[Instructions to follow]:
Your task is to reproduce word for word the lines running from the line containing "# ---- Labels" to the line containing "obj.matrix_parent_inverse = Matrix.Identity(4)", inclusive. Nothing else belongs in the answer.

====

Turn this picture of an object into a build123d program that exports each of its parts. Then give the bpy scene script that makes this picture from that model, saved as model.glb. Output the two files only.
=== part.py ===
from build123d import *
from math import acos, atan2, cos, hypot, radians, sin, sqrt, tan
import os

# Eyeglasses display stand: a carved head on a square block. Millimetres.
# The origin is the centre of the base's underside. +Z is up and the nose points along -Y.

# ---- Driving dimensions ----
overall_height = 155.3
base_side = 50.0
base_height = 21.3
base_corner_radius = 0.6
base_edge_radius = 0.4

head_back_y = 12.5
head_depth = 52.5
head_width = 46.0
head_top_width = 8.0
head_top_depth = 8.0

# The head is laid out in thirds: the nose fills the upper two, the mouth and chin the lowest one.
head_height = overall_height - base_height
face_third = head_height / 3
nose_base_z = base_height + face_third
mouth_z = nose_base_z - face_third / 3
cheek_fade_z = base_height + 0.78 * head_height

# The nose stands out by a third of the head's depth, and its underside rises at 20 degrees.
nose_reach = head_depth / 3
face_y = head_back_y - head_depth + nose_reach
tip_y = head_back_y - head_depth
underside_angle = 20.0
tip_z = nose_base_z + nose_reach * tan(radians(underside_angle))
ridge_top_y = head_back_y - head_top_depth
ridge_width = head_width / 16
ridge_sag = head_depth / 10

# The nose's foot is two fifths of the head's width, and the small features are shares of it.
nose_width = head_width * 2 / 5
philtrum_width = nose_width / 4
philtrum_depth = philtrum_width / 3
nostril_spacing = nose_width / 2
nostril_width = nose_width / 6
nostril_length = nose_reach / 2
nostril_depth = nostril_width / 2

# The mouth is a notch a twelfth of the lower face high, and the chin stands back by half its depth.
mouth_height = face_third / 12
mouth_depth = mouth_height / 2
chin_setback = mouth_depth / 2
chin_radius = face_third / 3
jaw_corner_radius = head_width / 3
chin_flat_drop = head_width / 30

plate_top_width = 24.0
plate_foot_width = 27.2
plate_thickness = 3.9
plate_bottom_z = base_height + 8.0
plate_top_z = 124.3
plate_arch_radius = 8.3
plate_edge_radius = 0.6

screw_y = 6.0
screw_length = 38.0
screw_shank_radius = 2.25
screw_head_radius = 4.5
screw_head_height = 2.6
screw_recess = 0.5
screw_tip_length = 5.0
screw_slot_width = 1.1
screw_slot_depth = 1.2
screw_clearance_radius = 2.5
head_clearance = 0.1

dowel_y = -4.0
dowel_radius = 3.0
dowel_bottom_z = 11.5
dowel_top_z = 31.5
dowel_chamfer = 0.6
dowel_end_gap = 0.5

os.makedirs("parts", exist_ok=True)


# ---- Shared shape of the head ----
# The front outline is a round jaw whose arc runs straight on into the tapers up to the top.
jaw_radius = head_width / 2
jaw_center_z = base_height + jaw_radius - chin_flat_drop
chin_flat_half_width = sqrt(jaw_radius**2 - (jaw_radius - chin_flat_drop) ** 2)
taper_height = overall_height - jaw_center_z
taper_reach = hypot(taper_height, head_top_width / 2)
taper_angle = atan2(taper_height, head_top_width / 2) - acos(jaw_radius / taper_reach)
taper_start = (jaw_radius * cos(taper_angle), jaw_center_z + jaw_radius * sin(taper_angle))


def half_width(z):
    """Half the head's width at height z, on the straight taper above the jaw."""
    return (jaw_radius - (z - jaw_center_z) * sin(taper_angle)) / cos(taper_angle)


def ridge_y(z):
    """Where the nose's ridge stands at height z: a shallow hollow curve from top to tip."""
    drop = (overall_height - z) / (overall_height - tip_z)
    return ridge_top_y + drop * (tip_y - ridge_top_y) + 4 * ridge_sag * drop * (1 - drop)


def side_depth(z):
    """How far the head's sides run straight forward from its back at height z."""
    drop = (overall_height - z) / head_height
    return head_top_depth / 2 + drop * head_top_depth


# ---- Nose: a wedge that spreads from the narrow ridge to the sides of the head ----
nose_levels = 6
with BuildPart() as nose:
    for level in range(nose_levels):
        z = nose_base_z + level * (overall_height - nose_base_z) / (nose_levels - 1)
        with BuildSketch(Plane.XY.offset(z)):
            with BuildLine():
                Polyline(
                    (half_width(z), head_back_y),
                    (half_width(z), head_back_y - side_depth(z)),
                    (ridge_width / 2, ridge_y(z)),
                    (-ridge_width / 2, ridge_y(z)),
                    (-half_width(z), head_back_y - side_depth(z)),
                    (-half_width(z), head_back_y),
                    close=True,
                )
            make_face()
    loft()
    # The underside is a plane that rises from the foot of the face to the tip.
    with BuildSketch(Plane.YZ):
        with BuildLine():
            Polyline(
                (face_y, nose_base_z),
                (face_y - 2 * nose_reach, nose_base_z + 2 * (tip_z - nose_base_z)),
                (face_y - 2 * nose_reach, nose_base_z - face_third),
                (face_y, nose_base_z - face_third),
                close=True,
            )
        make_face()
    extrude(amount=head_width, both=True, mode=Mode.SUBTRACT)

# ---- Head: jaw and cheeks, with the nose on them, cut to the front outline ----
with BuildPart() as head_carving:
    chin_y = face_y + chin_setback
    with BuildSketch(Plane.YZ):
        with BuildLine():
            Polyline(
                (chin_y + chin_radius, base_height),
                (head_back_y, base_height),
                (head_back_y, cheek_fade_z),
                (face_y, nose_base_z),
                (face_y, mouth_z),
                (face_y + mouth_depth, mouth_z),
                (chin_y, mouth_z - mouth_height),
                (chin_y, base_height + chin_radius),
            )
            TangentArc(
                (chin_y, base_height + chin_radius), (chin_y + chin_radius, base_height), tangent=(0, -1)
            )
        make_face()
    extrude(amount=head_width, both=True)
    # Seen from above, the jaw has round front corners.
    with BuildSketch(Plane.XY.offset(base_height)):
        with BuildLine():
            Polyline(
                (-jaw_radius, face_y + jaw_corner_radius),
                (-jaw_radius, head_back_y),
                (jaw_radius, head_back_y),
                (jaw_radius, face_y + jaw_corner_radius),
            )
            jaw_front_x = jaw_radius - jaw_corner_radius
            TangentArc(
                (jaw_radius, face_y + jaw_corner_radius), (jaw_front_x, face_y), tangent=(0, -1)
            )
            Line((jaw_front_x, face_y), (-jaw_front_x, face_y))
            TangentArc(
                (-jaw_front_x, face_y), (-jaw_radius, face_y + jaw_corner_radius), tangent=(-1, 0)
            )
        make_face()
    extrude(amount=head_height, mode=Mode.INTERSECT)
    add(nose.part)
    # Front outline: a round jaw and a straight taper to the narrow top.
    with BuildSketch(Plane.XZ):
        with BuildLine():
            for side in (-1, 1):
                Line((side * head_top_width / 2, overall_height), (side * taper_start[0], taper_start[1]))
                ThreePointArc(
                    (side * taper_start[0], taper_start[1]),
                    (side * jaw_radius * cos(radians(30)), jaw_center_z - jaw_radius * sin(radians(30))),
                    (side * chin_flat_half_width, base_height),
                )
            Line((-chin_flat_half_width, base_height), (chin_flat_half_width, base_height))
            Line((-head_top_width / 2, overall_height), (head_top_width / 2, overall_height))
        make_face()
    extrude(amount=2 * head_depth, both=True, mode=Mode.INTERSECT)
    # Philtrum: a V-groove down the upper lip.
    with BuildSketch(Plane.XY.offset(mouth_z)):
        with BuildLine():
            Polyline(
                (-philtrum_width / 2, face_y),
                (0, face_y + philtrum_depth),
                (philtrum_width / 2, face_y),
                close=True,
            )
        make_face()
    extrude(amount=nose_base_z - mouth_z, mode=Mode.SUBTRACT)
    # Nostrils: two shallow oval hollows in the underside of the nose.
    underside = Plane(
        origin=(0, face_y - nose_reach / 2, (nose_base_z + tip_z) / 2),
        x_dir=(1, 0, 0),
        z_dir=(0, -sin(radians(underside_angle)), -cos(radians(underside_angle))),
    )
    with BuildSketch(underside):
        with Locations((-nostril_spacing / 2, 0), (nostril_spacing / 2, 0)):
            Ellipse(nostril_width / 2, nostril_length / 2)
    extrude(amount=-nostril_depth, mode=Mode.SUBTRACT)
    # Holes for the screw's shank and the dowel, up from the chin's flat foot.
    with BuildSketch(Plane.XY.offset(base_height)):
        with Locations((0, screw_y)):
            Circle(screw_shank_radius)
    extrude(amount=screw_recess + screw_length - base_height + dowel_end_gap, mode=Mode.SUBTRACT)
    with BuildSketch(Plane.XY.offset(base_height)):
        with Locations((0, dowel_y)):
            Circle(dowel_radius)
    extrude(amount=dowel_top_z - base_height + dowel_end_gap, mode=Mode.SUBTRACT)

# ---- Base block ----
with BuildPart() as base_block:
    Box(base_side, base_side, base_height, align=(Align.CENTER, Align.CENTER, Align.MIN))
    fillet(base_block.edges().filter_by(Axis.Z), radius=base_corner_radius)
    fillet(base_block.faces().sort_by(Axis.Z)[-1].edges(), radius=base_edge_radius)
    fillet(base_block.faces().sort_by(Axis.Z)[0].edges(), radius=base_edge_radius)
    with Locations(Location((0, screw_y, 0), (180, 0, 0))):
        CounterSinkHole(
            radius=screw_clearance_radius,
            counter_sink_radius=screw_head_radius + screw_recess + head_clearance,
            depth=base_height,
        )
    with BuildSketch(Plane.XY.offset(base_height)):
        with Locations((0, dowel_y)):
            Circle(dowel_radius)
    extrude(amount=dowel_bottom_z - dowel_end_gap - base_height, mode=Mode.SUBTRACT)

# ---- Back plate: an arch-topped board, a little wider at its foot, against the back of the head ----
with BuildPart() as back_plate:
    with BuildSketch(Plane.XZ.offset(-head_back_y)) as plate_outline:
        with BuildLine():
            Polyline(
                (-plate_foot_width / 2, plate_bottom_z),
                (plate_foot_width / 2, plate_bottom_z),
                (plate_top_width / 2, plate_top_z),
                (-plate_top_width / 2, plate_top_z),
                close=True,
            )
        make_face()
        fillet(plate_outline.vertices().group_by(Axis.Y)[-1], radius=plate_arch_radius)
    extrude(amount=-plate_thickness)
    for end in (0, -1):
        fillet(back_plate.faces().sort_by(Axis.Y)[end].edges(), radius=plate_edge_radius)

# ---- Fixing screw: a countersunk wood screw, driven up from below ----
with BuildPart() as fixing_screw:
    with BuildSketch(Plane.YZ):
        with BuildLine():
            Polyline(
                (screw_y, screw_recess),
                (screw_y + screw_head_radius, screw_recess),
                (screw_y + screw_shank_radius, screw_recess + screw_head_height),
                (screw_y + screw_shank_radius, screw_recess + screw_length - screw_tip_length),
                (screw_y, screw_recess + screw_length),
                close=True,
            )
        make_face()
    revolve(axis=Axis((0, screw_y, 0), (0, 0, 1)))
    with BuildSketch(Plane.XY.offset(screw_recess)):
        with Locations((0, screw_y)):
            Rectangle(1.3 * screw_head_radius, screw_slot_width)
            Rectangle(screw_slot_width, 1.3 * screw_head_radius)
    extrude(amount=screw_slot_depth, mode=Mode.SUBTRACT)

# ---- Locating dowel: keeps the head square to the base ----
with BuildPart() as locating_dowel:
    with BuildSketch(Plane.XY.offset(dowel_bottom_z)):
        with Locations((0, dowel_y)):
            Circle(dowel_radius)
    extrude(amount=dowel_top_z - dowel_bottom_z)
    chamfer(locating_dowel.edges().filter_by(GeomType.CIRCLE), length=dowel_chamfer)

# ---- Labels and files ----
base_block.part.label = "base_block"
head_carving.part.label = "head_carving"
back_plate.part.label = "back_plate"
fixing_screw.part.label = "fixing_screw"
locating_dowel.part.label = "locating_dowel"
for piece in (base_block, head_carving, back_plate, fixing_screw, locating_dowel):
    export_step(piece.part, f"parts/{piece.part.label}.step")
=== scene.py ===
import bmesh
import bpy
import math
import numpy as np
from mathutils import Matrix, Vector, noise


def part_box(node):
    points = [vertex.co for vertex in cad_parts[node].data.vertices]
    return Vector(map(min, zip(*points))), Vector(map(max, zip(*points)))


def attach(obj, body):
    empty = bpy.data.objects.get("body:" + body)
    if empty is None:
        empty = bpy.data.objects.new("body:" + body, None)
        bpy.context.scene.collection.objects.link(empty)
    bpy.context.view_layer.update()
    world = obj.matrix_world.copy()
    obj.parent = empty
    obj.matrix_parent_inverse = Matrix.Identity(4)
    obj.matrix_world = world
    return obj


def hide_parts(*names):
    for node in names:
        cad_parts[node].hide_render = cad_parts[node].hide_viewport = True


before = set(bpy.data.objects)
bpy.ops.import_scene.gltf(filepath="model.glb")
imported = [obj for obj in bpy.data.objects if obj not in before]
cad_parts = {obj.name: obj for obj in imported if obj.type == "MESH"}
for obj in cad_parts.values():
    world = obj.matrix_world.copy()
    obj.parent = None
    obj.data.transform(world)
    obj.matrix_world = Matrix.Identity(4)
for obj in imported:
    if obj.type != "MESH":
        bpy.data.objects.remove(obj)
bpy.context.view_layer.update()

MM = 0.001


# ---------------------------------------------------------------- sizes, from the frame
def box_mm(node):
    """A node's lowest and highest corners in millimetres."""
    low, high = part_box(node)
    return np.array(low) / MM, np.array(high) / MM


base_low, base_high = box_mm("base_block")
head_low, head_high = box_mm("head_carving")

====

[Response to this task]:
# ---- Labels and files ----
base_block.part.label = "base_block"
head_carving.part.label = "head_carving"
back_plate.part.label = "back_plate"
fixing_screw.part.label = "fixing_screw"
locating_dowel.part.label = "locating_dowel"
for piece in (base_block, head_carving, back_plate, fixing_screw, locating_dowel):
    export_step(piece.part, f"parts/{piece.part.label}.step")
=== scene.py ===
import bmesh
import bpy
import math
import numpy as np
from mathutils import Matrix, Vector, noise


def part_box(node):
    points = [vertex.co for vertex in cad_parts[node].data.vertices]
    return Vector(map(min, zip(*points))), Vector(map(max, zip(*points)))


def attach(obj, body):
    empty = bpy.data.objects.get("body:" + body)
    if empty is None:
        empty = bpy.data.objects.new("body:" + body, None)
        bpy.context.scene.collection.objects.link(empty)
    bpy.context.view_layer.update()
    world = obj.matrix_world.copy()
    obj.parent = empty
    obj.matrix_parent_inverse = Matrix.Identity(4)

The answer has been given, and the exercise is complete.